Note: This is Global Times’ editorial I reblogged here for readers’ information. It does not mean that I agree or disagree with the editorial’s views.


6 Comments on “Is Trump Playing into China’s Hands?”

  1. quiet radar says:

    Usually it is China making the first move. This time it is America beating China to the punch, and China is confused as how to respond


  2. Simon says:

    I don’t know what Trump is playing at but so far he is behaving like an out of control gwailo with bad attitude and epitomises everything Chinese people dislike about westerners. That said Trump is not popular with most westerners either and most Americans consider him an embarrassment regardless if they voted for him or not in an election were the alternative is not any better.
    Xi Jinping on the other hand is complete opposite who appears calm and rational like a benelovent leader unafraid of the new destabilising menace in Washington. I think the world will look upon Xi as someone to counter the threat of the villianous Trump.


  3. Steve says:

    Business shrewdness does not necessarily equate to Political shrewdness. Usually a shrewd bargainer possess a level of hardheadedness, apart from being clever to understand situations decisively and make a profit, but not necessarily in a proper manner, (maybe by hook or crook).
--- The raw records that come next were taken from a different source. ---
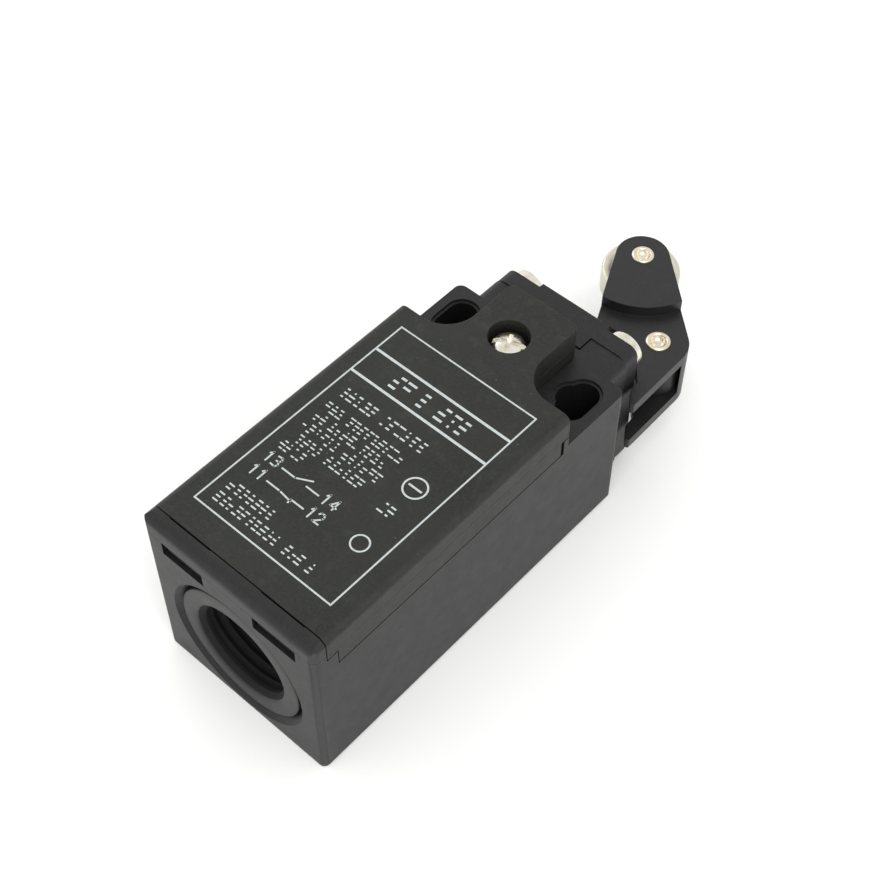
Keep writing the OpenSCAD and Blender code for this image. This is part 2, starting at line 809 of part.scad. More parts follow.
// side is 1 where the points face the head and -1 where they face the cable end
module bridge(plate_y, side) {
    slab(2 * bridge_x, plate_y, plate_y + bridge_t, axis_z - bridge_h / 2, axis_z + bridge_h / 2);
    both_sides()
        bar_y(point_d, side > 0 ? plate_y + bridge_t - touch : plate_y - point_t,
            side > 0 ? plate_y + bridge_t + point_t : plate_y + touch, tab_x + tab_w / 2);
}

module nc_bridge() color([0.78, 0.6, 0.35]) placed() bridge(nc_plate_y, 1);

module no_bridge() color([0.78, 0.6, 0.35]) placed() bridge(no_plate_y, -1);

module nc_bridge_spring()
    color([0.7, 0.7, 0.7]) placed()
        spring_y(contact_spring_d, contact_wire, nc_plate_y - 1.75, nc_plate_y - 0.05, 2.5);

module no_bridge_spring()
    color([0.7, 0.7, 0.7]) placed()
        spring_y(contact_spring_d, contact_wire, no_plate_y + bridge_t + 0.05,
            no_plate_y + bridge_t + 1.95, 2.5);

// A fixed contact: a plate under its terminal screw and a tab that hangs beside the stem
module fixed_contact(term_y, tab_y) {
    difference() {
        union() {
            translate([tab_x, term_y - plate_w / 2, plate_z])
                cube([plate_x1 - tab_x, plate_w, plate_t]);
            translate([tab_x, tab_y, axis_z - bridge_h / 2])
                cube([tab_w, tab_t, plate_z + plate_t - axis_z + bridge_h / 2]);
        }
        translate([terminal_x, term_y, 0]) cylinder(d = terminal_d + 2 * thread_gap, h = case_h);
    }
}

module contact_11() color([0.75, 0.6, 0.32]) placed() mirror([1, 0, 0]) fixed_contact(nc_term_y, nc_y);

module contact_12() color([0.75, 0.6, 0.32]) placed() fixed_contact(nc_term_y, nc_y);

module contact_13()
    color([0.75, 0.6, 0.32]) placed() mirror([1, 0, 0]) fixed_contact(no_term_y, no_y - tab_t);

module contact_14() color([0.75, 0.6, 0.32]) placed() fixed_contact(no_term_y, no_y - tab_t);

module terminal_screws() {
    color([0.75, 0.73, 0.66]) placed() terminal_places() difference() {
        union() {
            translate([0, 0, terminal_hole_z + over])
                cylinder(d = terminal_d, h = terminal_seat - terminal_hole_z);
            translate([0, 0, terminal_seat]) cylinder(d = terminal_head_d, h = terminal_head_h);
        }
        slab(2 * terminal_head_d, -terminal_d / 8, terminal_d / 8,
            terminal_seat + terminal_head_h - driver_slot_h, terminal_seat + terminal_head_h + over);
    }
}

module terminal_clamps() {
    color([0.7, 0.7, 0.68]) placed() terminal_places() translate([0, 0, clamp_z]) difference() {
        translate([-clamp_w / 2, -clamp_w / 2, 0]) cube([clamp_w, clamp_w, clamp_t]);
        translate([0, 0, -over]) cylinder(d = terminal_d + 2 * thread_gap, h = clamp_t + 2 * over);
    }
}

housing();
cover();
cover_gasket();
cover_screw();
cover_screw_insert();
entry_bush();
entry_seal();
head();
head_gasket();
head_screws();
plunger();
plunger_seal();
plunger_spring();
lever();
pivot_rivet();
roller_rivet();
roller();
contact_block();
contact_block_lid();
contact_block_screws();
contact_stem();
stem_spring();
nc_bridge();
no_bridge();
nc_bridge_spring();
no_bridge_spring();
contact_11();
contact_12();
contact_13();
contact_14();
terminal_screws();
terminal_clamps();
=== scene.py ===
"""A compact limit switch: plastic case with a hooked cover, cable entry, sprung head and roller lever.

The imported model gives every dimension. This add-on gives each visible piece its finished shape and its
material, and sets up a plain studio round the switch.
"""

import json
import math
import random

import bmesh
import bpy
from bpy.props import FloatProperty, FloatVectorProperty, IntProperty, PointerProperty
from mathutils import Matrix, Vector


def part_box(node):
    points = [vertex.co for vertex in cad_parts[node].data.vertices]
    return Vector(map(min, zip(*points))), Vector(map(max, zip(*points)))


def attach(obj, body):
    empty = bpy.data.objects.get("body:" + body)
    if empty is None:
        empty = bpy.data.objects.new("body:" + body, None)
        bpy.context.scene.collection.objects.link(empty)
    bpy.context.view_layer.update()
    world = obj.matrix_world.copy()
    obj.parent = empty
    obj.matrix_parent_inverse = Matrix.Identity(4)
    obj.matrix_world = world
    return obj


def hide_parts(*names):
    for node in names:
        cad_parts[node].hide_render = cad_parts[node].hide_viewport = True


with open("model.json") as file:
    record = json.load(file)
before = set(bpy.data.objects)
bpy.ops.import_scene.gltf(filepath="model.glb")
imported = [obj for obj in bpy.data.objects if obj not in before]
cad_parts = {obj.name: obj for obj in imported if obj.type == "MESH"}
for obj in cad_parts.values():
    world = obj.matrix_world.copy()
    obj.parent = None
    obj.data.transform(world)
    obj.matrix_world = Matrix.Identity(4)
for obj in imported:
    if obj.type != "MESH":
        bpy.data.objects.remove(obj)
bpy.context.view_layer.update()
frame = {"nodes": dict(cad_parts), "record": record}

bl_info = {
    "name": "Limit switch",
    "version": (1, 0, 0),
    "blender": (4, 5, 0),
    "location": "View3D > Sidebar > Limit switch",
    "description": "Finishes a limit switch with a roller lever and sets up its studio",
    "category": "Object",
}

MM = 0.001
TINY = 1e-7  # lengths below this count as nothing

DUST_FILM = (0.45, 0.43, 0.39, 1.0)
DUST_SPECK = (0.42, 0.41, 0.38, 1.0)
# paler colour for the case's and cover's outer edges: partly rubbing wear, partly a painted edge highlight
PALE_EDGE_WEAR_AND_HIGHLIGHT = (0.050, 0.052, 0.048, 1.0)
# near-black painted shade for the inside of the entry bush's bore
UNLIT = (0.001, 0.001, 0.001, 1.0)


# ---------------------------------------------------------------- settings


def length(name, description, default_mm):
    return FloatProperty(
        name=name, description=description, default=default_mm * MM, min=0.0, subtype="DISTANCE", unit="LENGTH"
    )


class SwitchShape(bpy.types.PropertyGroup):
    """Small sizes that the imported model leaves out."""

    case_edge: length("Case edge", "Rounding of the case's and cover's edges", 0.28)
    lever_edge: length("Lever edge", "Rounding of the lever's edges", 0.3)
    head_edge: length("Head edge", "Rounding of the head's edges", 0.25)
    inner_edge: length("Inner edge", "Rounding of the parts inside the case", 0.1)
    roller_bore: length("Roller bore", "Radius of the roller's bore", 1.53)
    roller_edge: length("Roller edge", "Rounding of the roller's rims", 0.5)
    rivet_rim: length("Rivet rim", "How far a rivet's rim stands beyond its shank", 0.25)
    rivet_height: length("Rivet height", "Height of a rivet's rolled rim", 0.3)
    rivet_cup: length("Rivet cup", "Depth of the cup in a rivet's end", 0.95)
    screw_head: length("Screw head", "Height of a screw's head", 2.0)
    screw_dome: length("Screw dome", "Height of the dome on a screw's head", 0.75)
    screw_shank: length("Screw shank", "Radius of a screw's shank", 1.45)
    head_screw_radius: length("Head screw", "Radius of the heads of the head's screws", 2.75)
    driver_width: length("Driver slot", "Width of a screw's driver slot", 0.8)
    slot_depth: length("Slot depth", "Depth of the cover screw's slot", 0.75)
    cross_depth: length("Cross depth", "Depth of a screw's cross recess", 1.1)
    cross_reach: length("Cross reach", "Half the length of a cross recess's arms", 1.6)
    cross_taper: length("Cross taper", "How much narrower a cross recess is at its floor", 0.12)
    bush_flange: length("Bush flange", "Thickness of the entry bush's flange", 1.25)
    bush_bore: length("Bush bore", "Radius of the entry bush's bore", 7.2)
    bush_outer: length("Bush outer", "Radius of the entry bush's outer thread", 10.0)
    thread_pitch: length("Thread pitch", "Pitch of the entry bush's threads", 1.5)
    thread_depth: length("Thread depth", "Depth of the entry bush's threads", 0.45)
    plunger_radius: length("Plunger radius", "Radius of the plunger in its guide", 3.0)
    rod_radius: length("Rod radius", "Radius of the plunger's push rod", 1.9)
    collar_length: length("Collar length", "Length of the plunger's collar", 1.5)
    line_width: length("Line width", "Width of the printed frame's line", 0.24)
    ink_height: length("Ink height", "Thickness of the print", 0.008)
    segments: IntProperty(name="Segments", description="Sides of turned parts", default=112, min=16, max=256)


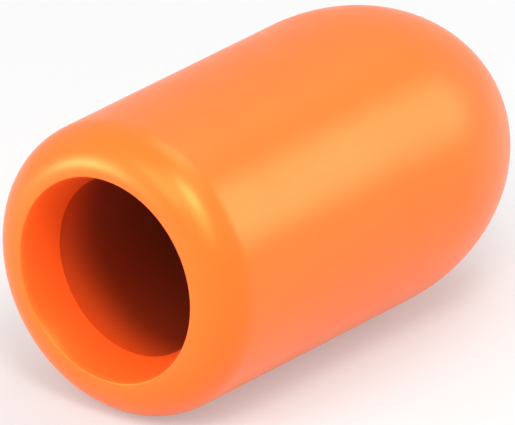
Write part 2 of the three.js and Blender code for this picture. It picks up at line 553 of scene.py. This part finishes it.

    A shrewd politician possesses an astute interpretation with good judgement on sensitivity rather than hardheadedness, having the ability to assess political situations and turn it diplomatically to his nation’s advantage.

    So far, Mr. Trump is not an astute politician, but definitely a shrewd businessman as defined in a noun schrewe “an evil person, a villain.” His hardheadedness has created tensions across the Taiwan strait, hinting not to recognise the One China policy and upsetting relations with China.

    Truth is Trump dumb dump has run out of bargaining chips. The USA is not his business enterprise.